1. Yes, all nodes turn to AP Mode.

 

2. Correct, you must wire at least 1 node to your router.  You can also have all Deco nodes wired to the router if you want. If not, the slave nodes will just connect to each other via Wi-Fi.

1. In AP Mode are Wifi Name/Password the same?

2. I have Archer AX11000 but still wanted to cover 2 Areas. Can I implement Mesh in this case? 

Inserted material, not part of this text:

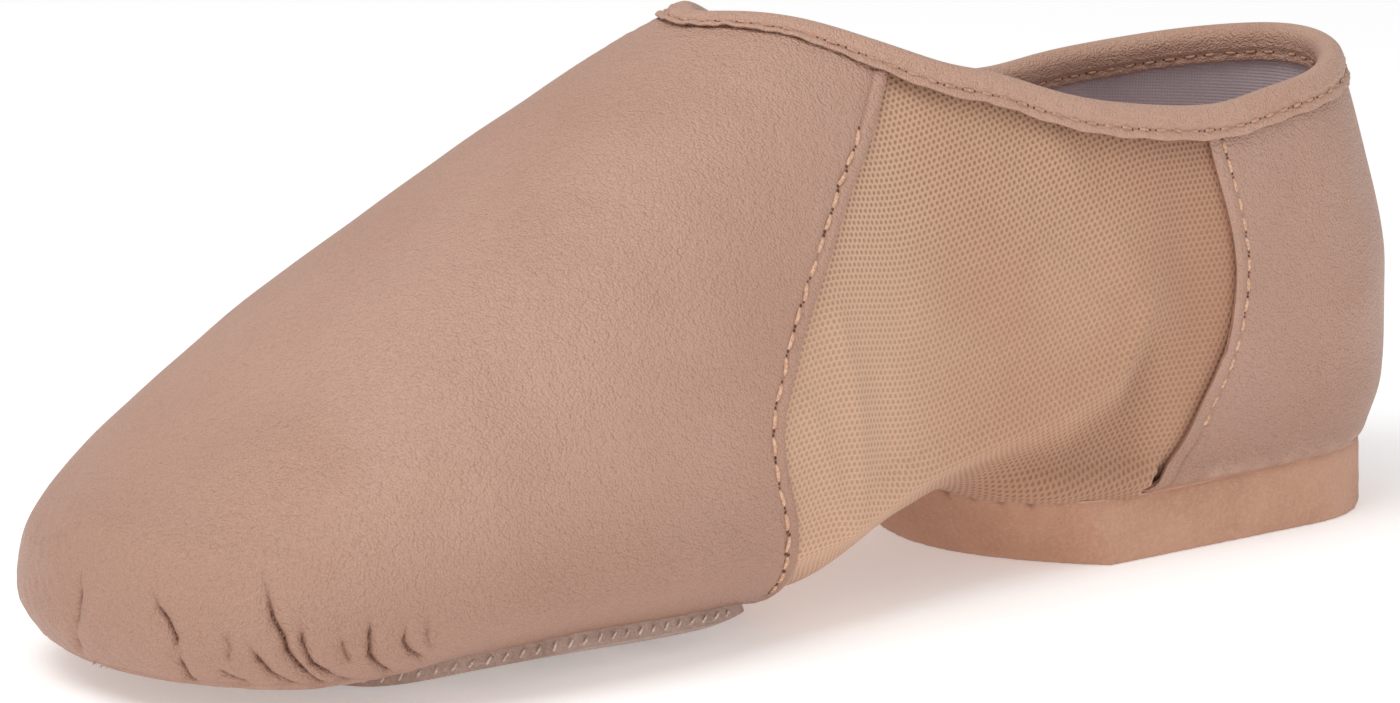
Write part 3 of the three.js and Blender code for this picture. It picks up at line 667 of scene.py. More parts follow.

3. Looking at the Star Topology. Can I add/replace one of the slave Deco with AX11000? And still have same Wifi Name/Password

 

Appreciate any recommendation.

1. The network name and password will be the same so only one network name and password to connect to any of the Deco nodes. 

 

2. You could, just note that the Deco mesh is not seamless along with the AX11000 Wi-Fi. You could still have all the names the same, but expect to get some hiccups as your device leaves the mesh network and onto the AX11000.

 

3. You could, but like question 1, the AX will be its own Wi-Fi network. I would use that in a dead zone area and rename it differently so it reduces confusion such as your device staying connected to the Deco network rather than switching to the AX router or vice versa. The reason is in a mesh network the nodes direct the client device or recommend where to connect to, in a non-mesh network its all up to the client device in how it decides.

I feel like I need to trade in my AX-11000 with a Mesh. But hate to let it go with such a powerful router.

 

1. Can you compare the performance of Mesh with One-Mesh?

2. Do we have plan to update Deco to complement with AX-11000?

3. Will I get better performance if I do Mesh vs AX-11000?